Chris Powell: What’s lurking Ahead for Conn.?

MANCHESTER, Conn.

In an interview the other week, Connectitcut Gov. Ned Lamont sounded unenthusiastic about seeking a third term.

He complained that legislators and municipal officials parade through his office asking for goodies at state government expense even as the Trump administration is slashing away at financial aid to Connecticut, punching big holes in state government's finances.

The aid cuts don't seem well-reasoned, or reasoned at all. They may be merely malicious. But having long been persecuted by Democrats, even as Democrats concealed and dissembled about the corruption and incompetence of their own national administration, Trump now can exact enormous revenge. 

Just as Democrats long have thrived on the patronage power they invested in the presidency, losing that power is going to hurt.

A national recession and even a worldwide one may be coming, possibly triggered by Trump's leap into tariffs.

As a “sanctuary" state with several sanctimonious “sanctuary" cities, including New Haven, Connecticut may expect special hostility from the Trump administration, especially since the hostility is mutual here, as with the three Yale University professors who recently publicized their departure for Canada and attributed it to their detesting Trump. (Since Yale long has propelled Connecticut toward the looney left, these departures may be a good start.)

Lamont keeps saying he thinks that Connecticut is in good shape, but developments contradict him. 

Remarking the other week on the human needs that state government addresses, the governor noted that about 40 percent of the babies born in Connecticut are born to mothers on Medicaid, which, among other groups, provides medical insurance for the indigent. But he didn't grasp the bigger significance of that data.

 

That is, people who can't support themselves shouldn't be having children -- or else these are people who recently have fallen out of the middle class as times get harder.

Homelessness in Connecticut is rising again along with rents and housing prices, which have been driven up by inflation and state government's failure to clear the way for less-expensive housing. 

Connecticut's food pantries are experiencing much heavier demand. 

Student proficiency in the state keeps declining as schools graduate illiterates and near-illiterates without prompting concern from many in authority. The failing, insolvent and poorly managed school systems in Hartford and Bridgeport are undergoing financial audits by a state education bureaucracy that seems almost as large, inscrutable, and disconnected as the failing school systems themselves. But the educational  results  of those school systems are  not  being audited.
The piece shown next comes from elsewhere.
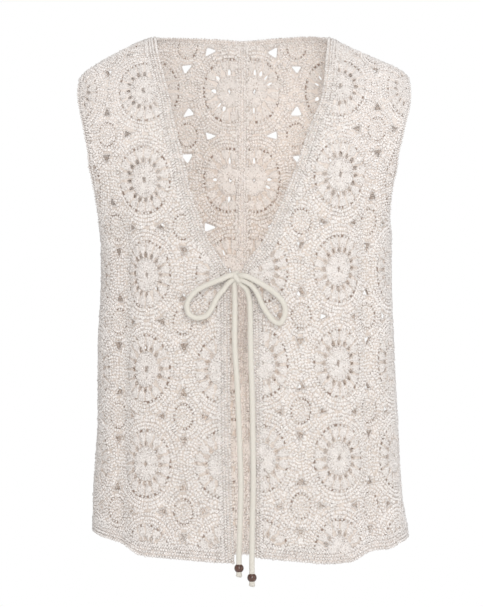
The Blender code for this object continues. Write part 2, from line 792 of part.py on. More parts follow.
def cloth_solid(name, sheet, outline, material, gaps=(), raised=(), proud=0.0):
    """Makes a closed wall from a flat outline with gaps, its outer points raised where asked."""
    flat = [Vector(point) for point in outline]
    rises = [proud] * len(flat)
    edges = [(k, (k + 1) % len(outline)) for k in range(len(outline))]
    for gap in gaps:
        first = len(flat)
        flat += [Vector(point) for point in gap]
        rises += [proud] * len(gap)
        edges += [(first + k, first + (k + 1) % len(gap)) for k in range(len(gap))]
    for point, rise in raised:
        flat.append(Vector(point))
        rises.append(rise)
    places, _, triangles, origins, _, _ = delaunay_2d_cdt(flat, edges, [], 0, 1e-7)
    lifts = np.array([rises[origin[0]] if origin else proud for origin in origins])
    spots = np.array([(place.x, place.y) for place in places])
    kept = []
    for triangle in triangles:
        middle = spots[list(triangle)].mean(axis=0)
        if inside(middle, outline) and not any(inside(middle, gap) for gap in gaps):
            kept.append(tuple(triangle))
    outer, normals = sheet.read(spots, lifts)
    inner = sheet.read(spots, np.full(len(spots), -WALL))[0]
    a, b, c = kept[0]
    facing = float(np.dot(np.cross(outer[b] - outer[a], outer[c] - outer[a]), normals[a]))
    if facing < 0:
        kept = [(a, c, b) for a, b, c in kept]
    count = len(spots)
    faces = list(kept)
    faces += [(count + c, count + b, count + a) for a, b, c in kept]
    used = {(a, b) for triangle in kept for a, b in zip(triangle, triangle[1:] + triangle[:1])}
    order = outer @ WALL_ORDER
    for a, b in sorted(used):
        if (b, a) in used:
            continue
        if order[a] < order[b]:
            faces += [(b, a, count + a), (b, count + a, count + b)]
        else:
            faces += [(b, a, count + b), (a, count + a, count + b)]
    mesh = bpy.data.meshes.new(name)
    mesh.from_pydata([tuple(point) for point in np.vstack([outer, inner])], [], faces)
    shaped = bmesh.new()
    shaped.from_mesh(mesh)
    loose = [vertex for vertex in shaped.verts if not vertex.link_faces]
    bmesh.ops.delete(shaped, geom=loose, context="VERTS")
    shaped.to_mesh(mesh)
    shaped.free()
    mesh.shade_smooth()
    mesh.set_sharp_from_angle(angle=SHARP_ANGLE)
    mesh.materials.append(material)
    thing = bpy.data.objects.new(name, mesh)
    bpy.context.collection.objects.link(thing)
    return thing


def smooth_route(points, step):
    """Reads even points from one smooth curve through a route's points."""
    points = np.asarray(points, float)
    ends = np.vstack([2 * points[0] - points[1], points, 2 * points[-1] - points[-2]])
    fine = []
    for p0, p1, p2, p3 in zip(ends[:-3], ends[1:-2], ends[2:-1], ends[3:]):
        for t in np.linspace(0.0, 1.0, ROUTE_READS, endpoint=False):
            fine.append(
                0.5 * (2 * p1 + (p2 - p0) * t + (2 * p0 - 5 * p1 + 4 * p2 - p3) * t * t
                       + (3 * p1 - p0 - 3 * p2 + p3) * t**3)
            )
    fine.append(points[-1])
    fine = np.array(fine)
    walked = np.concatenate([[0.0], np.cumsum(np.linalg.norm(np.diff(fine, axis=0), axis=1))])
    count = max(2, int(round(walked[-1] / step)) + 1)
    stations = np.linspace(0.0, walked[-1], count)
    return np.column_stack([np.interp(stations, walked, fine[:, k]) for k in range(3)])


def at_knot(point, following):
    """Moves a strand's end along its line to the knot, until its rim just clears the knot's face."""
    centre = np.array(KNOT_CENTRE)
    way = np.asarray(point, float) - centre
    onward = np.asarray(following, float) - np.asarray(point, float)
    reach = np.linalg.norm(way / np.array(KNOT_RADII))
    length = np.linalg.norm(way)
    lean = np.linalg.norm(np.cross(way, onward)) / (length * np.linalg.norm(onward))
    return centre + way * (1.0 / reach + (SEAM_GAP + lean * CORD / 2) / length)


def cord(name, route, material):
    """Makes a round cord along a route."""
    curve = bpy.data.curves.new(name, "CURVE")
    curve.dimensions = "3D"
    curve.bevel_depth = CORD / 2
    curve.bevel_resolution = CORD_ROUNDNESS
    curve.use_fill_caps = True
    places = smooth_route(route, CORD_STEP)
    spline = curve.splines.new("POLY")
    spline.points.add(len(places) - 1)
    for point, place in zip(spline.points, places):
        point.co = (*place, 1.0)
    curve.materials.append(material)
    thing = bpy.data.objects.new(name, curve)
    bpy.context.collection.objects.link(thing)
    return thing


def turned_solid(name, centre, profile, sides, material):
    """Makes a solid of revolution about a vertical axis from a profile of radius and height."""
    mesh = bpy.data.meshes.new(name)
    shaped = bmesh.new()
    rings = []
    for radius, height in profile:
        ring = []
        for k in range(sides):
            turn = 2 * math.pi * k / sides
            ring.append(shaped.verts.new((radius * math.cos(turn), radius * math.sin(turn), height)))
        rings.append(ring)
    for lower, upper in zip(rings, rings[1:]):
        for k in range(sides):
            shaped.faces.new((lower[k], lower[(k + 1) % sides], upper[(k + 1) % sides], upper[k]))
    shaped.faces.new(rings[0][::-1])
    shaped.faces.new(rings[-1])
    shaped.to_mesh(mesh)
    shaped.free()
    mesh.shade_smooth()
    mesh.set_sharp_from_angle(angle=SHARP_ANGLE)
    mesh.materials.append(material)
    thing = bpy.data.objects.new(name, mesh)
    thing.location = centre
    bpy.context.collection.objects.link(thing)
    return thing


def ball_profile(radius, face, rings):
    """Profile of a ball with flat ends, from the bottom up."""
    start = math.asin(face / radius)
    profile = []
    for k in range(rings + 1):
        turn = start + (math.pi - 2 * start) * k / rings
        profile.append((radius * math.sin(turn), -radius * math.cos(turn)))
    return profile


def build_knot(ivory):
    """Makes the bow's knot as a plain rounded lump."""
    mesh = bpy.data.meshes.new("bow_knot")
    shaped = bmesh.new()
    bmesh.ops.create_icosphere(shaped, subdivisions=2, radius=1.0)
    bmesh.ops.scale(shaped, vec=KNOT_RADII, verts=shaped.verts)
    shaped.to_mesh(mesh)
    shaped.free()
    mesh.shade_smooth()
    mesh.materials.append(ivory)
    thing = bpy.data.objects.new("bow_knot", mesh)
    thing.location = KNOT_CENTRE
    bpy.context.collection.objects.link(thing)


def build_tie(side, ivory, wood):
    """Makes one tie: its root on the front's edge, its loop, its hanging end and what is on it."""
    loop = list(LOOPS[side])
    loop[0] = at_knot(loop[0], loop[1])
    loop[-1] = at_knot(loop[-1], loop[-2])
    cord(f"tie_loop_{side}", loop, ivory)
    root = list(ROOTS[side])
    root[0] = at_knot(root[0], root[1])
    cord(f"tie_root_{side}", root, ivory)
    end = list(ENDS[side])
    end[0] = at_knot(end[0], end[1])
    cord(f"tie_end_{side}", end, ivory)
    x, y, z = end[-1]
    bead_drop = math.sqrt(BEAD_RADIUS**2 - BEAD_FACE**2)
    bead_centre = (x, y, z - SEAM_GAP - bead_drop)
    bead = ball_profile(BEAD_RADIUS, BEAD_FACE, BEAD_RINGS)
    turned_solid(f"bead_{side}", bead_centre, bead, BEAD_SIDES, wood)
    top = bead_centre[2] - bead_drop - SEAM_GAP
    half = END_KNOT_LENGTH / 2
    profile = ball_profile(END_KNOT_RADIUS, END_KNOT_FACE, END_KNOT_RINGS)
    tallest = profile[-1][1]
    profile = [(radius, height * half / tallest) for radius, height in profile]
    turned_solid(f"end_knot_{side}", (x, y, top - half), profile, END_KNOT_SIDES, ivory)


def build_side(side, wool):
    """Makes the panels, edgings and hem bands of one side."""
    sheets = {face: Sheet(side, face) for face in ("front", "back")}
    for face, sheet in sheets.items():
        cut = Cut(sheet)
        outline = cut.panel()
        gaps, raised = panel_detail(outline, side, face)
        cloth_solid(f"{face}_panel_{side}", sheet, outline, wool, gaps, raised)
        cloth_solid(f"{face}_hem_band_{side}", sheet, cut.hem_band(), wool, proud=EDGING_PROUD)
        edging = cut.armhole_edging()
        cloth_solid(f"{face}_armhole_edging_{side}", sheet, edging, wool, proud=EDGING_PROUD)
    front_cut = Cut(sheets["front"])
    strip = front_cut.front_edging()
    cloth_solid(f"front_edging_{side}", sheets["front"], strip, wool, proud=EDGING_PROUD)
    back_cut = Cut(sheets["back"])
    strip = back_cut.neck_edging()
    cloth_solid(f"back_neck_edging_{side}", sheets["back"], strip, wool, proud=EDGING_PROUD)
    if side == "left":
        strip = back_cut.seam_strip()
        cloth_solid("centre_back_seam", sheets["back"], strip, wool, proud=EDGING_PROUD)


def main():
    """Builds the vest."""
    clear_scene()
    wool = finish("cream_crochet_cotton", CREAM, 0.95)
    ivory = finish("ivory_cord", IVORY, 0.85)
    wood = finish("dark_wood", DARK_WOOD, 0.35)
    for side in ("left", "right"):
        build_side(side, wool)
        build_tie(side, ivory, wood)
    build_knot(ivory)


main()
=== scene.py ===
"""The looks of a sleeveless crochet vest with a cord bow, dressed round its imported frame.

Lengths are in metres. +Z is up, the front faces -Y and +X is the wearer's left. Every cloth piece
is drawn flat on its side of the vest, by its distance across from the centre line and its distance
along the cloth, and is then laid on the form, as the solids are. The crochet itself is a thin
ground with its gaps cut through, and thousands of yarn stitches laid through it.
"""

import logging
import math
from dataclasses import dataclass, field
from enum import Enum
from typing import Callable

import bpy
import numpy as np
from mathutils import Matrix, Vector
from mathutils.geometry import delaunay_2d_cdt


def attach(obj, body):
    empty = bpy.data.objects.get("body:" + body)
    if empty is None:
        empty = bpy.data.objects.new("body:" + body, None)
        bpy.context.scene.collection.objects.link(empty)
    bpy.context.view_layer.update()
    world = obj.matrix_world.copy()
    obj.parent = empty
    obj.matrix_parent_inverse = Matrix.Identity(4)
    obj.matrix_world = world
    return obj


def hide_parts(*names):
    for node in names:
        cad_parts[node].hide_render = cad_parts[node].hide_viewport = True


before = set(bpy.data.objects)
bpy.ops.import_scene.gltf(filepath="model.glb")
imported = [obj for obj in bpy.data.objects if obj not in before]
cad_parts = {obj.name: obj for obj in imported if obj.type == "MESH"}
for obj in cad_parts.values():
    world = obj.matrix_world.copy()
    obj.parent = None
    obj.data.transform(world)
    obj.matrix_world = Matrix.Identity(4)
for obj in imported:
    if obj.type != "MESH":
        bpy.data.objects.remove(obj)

Array = np.ndarray
Material = bpy.types.Material
Piece = bpy.types.Object
Socket = bpy.types.NodeSocket

LOG = logging.getLogger("vest")
BODY_NAME = "root"

# The cloth
GROUND_OUTER = -0.0013
GROUND_INNER = -0.0017
GROUND_ROUNDING = 0.00015
YARN_MIDDLE = -0.0015
EDGING_WIDTH = 0.0125
HEM_WIDTH = 0.0135
ARMHOLE_EDGING = 0.0055
NECK_EDGING = 0.0090
SEAM_STRIP = 0.0120

# The form, as the solids have it
ROUNDNESS = 2.3
CHEST_LINE = -0.121
UNDERARM = -0.205
SHOULDER_ROUND = 2.1
NAPE_ROUND = 1.5
SHOULDER_SEAM_BACK = 0.005
NECK_HALF_WIDTH = 0.097
NECK_HOLLOW = 0.065
NORMAL_BLUR = 8
SIDE_HEM = {"left": -0.5365, "right": -0.5290}
HEM_EASED = 0.100

BODY = (
    # height, left half width, right half width, front depth, back depth
    (-0.575, 0.1890, 0.1665, 0.1140, 0.1090),
    (-0.530, 0.1845, 0.1662, 0.1135, 0.1060),
    (-0.490, 0.1780, 0.1655, 0.1130, 0.1030),
    (-0.410, 0.1735, 0.1605, 0.1120, 0.0980),
    (-0.320, 0.1690, 0.1600, 0.1130, 0.0960),
    (-0.250, 0.1665, 0.1565, 0.1140, 0.0990),
    (-0.210, 0.1665, 0.1570, 0.1100, 0.1020),
    (-0.190, 0.1672, 0.1612, 0.1070, 0.1030),
    (-0.165, 0.1735, 0.1703, 0.1020, 0.1030),
    (-0.143, 0.1832, 0.1805, 0.0980, 0.1020),
    (-0.121, 0.1972, 0.1942, 0.0930, 0.1000),
    (-0.060, 0.1986, 0.1932, 0.0820, 0.0950),
    (0.030, 0.1986, 0.1932, 0.0700, 0.0880),
)

TOP_LINE = {
    "left": (
        # distance from the middle, height of the back neck or shoulder seam
        (0.0000, 0.0195),
        (0.0600, 0.0228),
        (0.0760, 0.0225),
        (0.0970, 0.0182),
        (0.1130, 0.0105),
        (0.1270, 0.0042),
        (0.1500, -0.0060),
        (0.1760, -0.0175),
        (0.1865, -0.0270),
        (0.1925, -0.0340),
    ),
    "right": (
        # distance from the middle, height of the back neck or shoulder seam
        (0.0000, 0.0195),
        (0.0470, 0.0218),
        (0.0760, 0.0210),
        (0.0970, 0.0185),
        (0.1170, 0.0122),
        (0.1280, 0.0068),
        (0.1520, -0.0056),
        (0.1710, -0.0175),
        (0.1812, -0.0270),
        (0.1872, -0.0340),
    ),
}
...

These developments don't suggest that Connecticut is in good shape. They suggest that parts of the state are sliding deeper into poverty and ignorance.  

The more that the Trump administration slashes federal financial aid to state government, the more cautious the governor properly becomes about state spending. But the legislators, municipal officials and special interests parading through his office with their hands out still can't imagine financial restraint. They think that state government has a large budget surplus and they want to spend it regardless of whether big cuts in federal aid will have to be covered. But they refuse to see that the surplus is only technical, the flip side of state government's still grossly overcommitted pension funds.

That is, the surplus is really just money borrowed from pension obligations, money that, if spent, will increase the heavy tax burden of the pension funds.

Lamont is often portrayed as a moderate Democrat. But he is moderate only insofar as he fears that overspending will produce state budget deficits and tax increases that will alienate voters. He is firmly part of his party's far left in toleration of illegal immigration, transgenderism, racial preferences and manufacturing and coddling poverty.

Other than the blindly ambitious, who would want to be governor amid what lurks ahead?

Even so, Trump's slashing of federal aid just might be the tonic that Connecticut needs to force audits of everything in state government and compel hard but necessary and ultimately beneficial choices. As long as state government remains a pension and benefit society for its employees -- the only people whom state government  guarantees  to take care of -- it won't even be trying to serve the public.